Meetups bring out lurkers and infrequent posters, such as myself, and make LessWrong more than just some intellectual exercise online. At the last Berkeley meetup I was in a discussion that touched on the following two issues with the same group of people.
Most lurkers admit to not reading the discussion session, but number at least half of any meetup group. (Maybe, but doubtfully, this is Berkeley/SF Bay specific)
We were generally interested in some recent comments that had been made about the NYC meetups incorporating an instrumental rationality/support aspect, and some present desired more frequent and more specifically social meetups.
I admit that a rather large and disproportionate amount of front page posts are about meetups now, so here's a solution that I think may please everyone. Some designated meetup Super Organizer collects info on meetups planned for the next month, then publishes a monthly front page promoted post with info on all upcoming global meetups. Individual meetups could still be posted in the Discussion section so as to have their own threads, and obviate the need for a designated Super Organizer, instead being handled something like Open Threads where one is posted anew as necessary.
Edit: And as an added bonus, no one has to hack any code.
I do find it annoying because I'll likely never be able to got to one for geographical reasons, but on the other hand I can see why it makes sense given how large a part of the readers DO live in the US.
The meetup posts are not limited to the US, fortunately. :)
Try pressing Shift+F5 (reloads the entire page ignoring the cache).
EDIT: Or Ctrl+F5, depending on the browser.
Neither of those works for me with Firefox on a mac.
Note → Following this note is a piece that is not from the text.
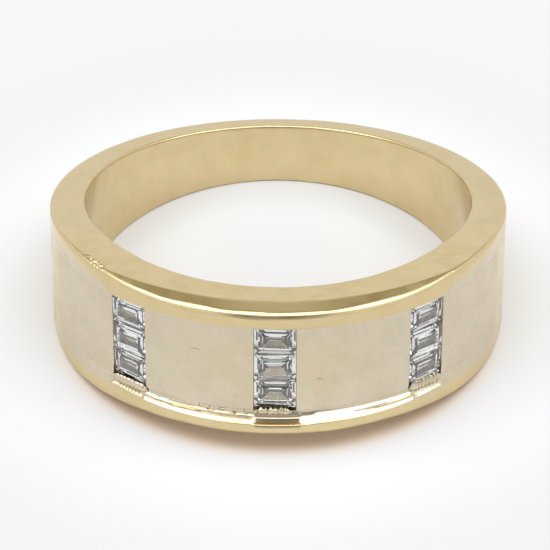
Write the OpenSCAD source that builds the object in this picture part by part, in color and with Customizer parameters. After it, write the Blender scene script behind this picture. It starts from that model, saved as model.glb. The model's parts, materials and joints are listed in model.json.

Command+F5 doesn't do it either. However, I have now successfully upvoted the post. Thanks for the tips, it may help when using other browsers/computers.
Try pressing Shift+F5 (reloads the entire page ignoring the cache).
It does? How did I not know that? I've been working around that with other mechanisms.
As of now, 4 of 10 newest promoted posts are about meetups, as well 4 of 10 newest posts overall. For casual readers like me, having frontpage flooded by this much irrelevant information, _especially promoted-section_, seems really, really discouraging. LW has tendency to contain too much useless meta-discussion compared to the actual rationality-related one, but having frontpage flooded by meta-discussion like this seems rather unbeliveable. Please, let's try to keep at least the promoted-section rationality-related.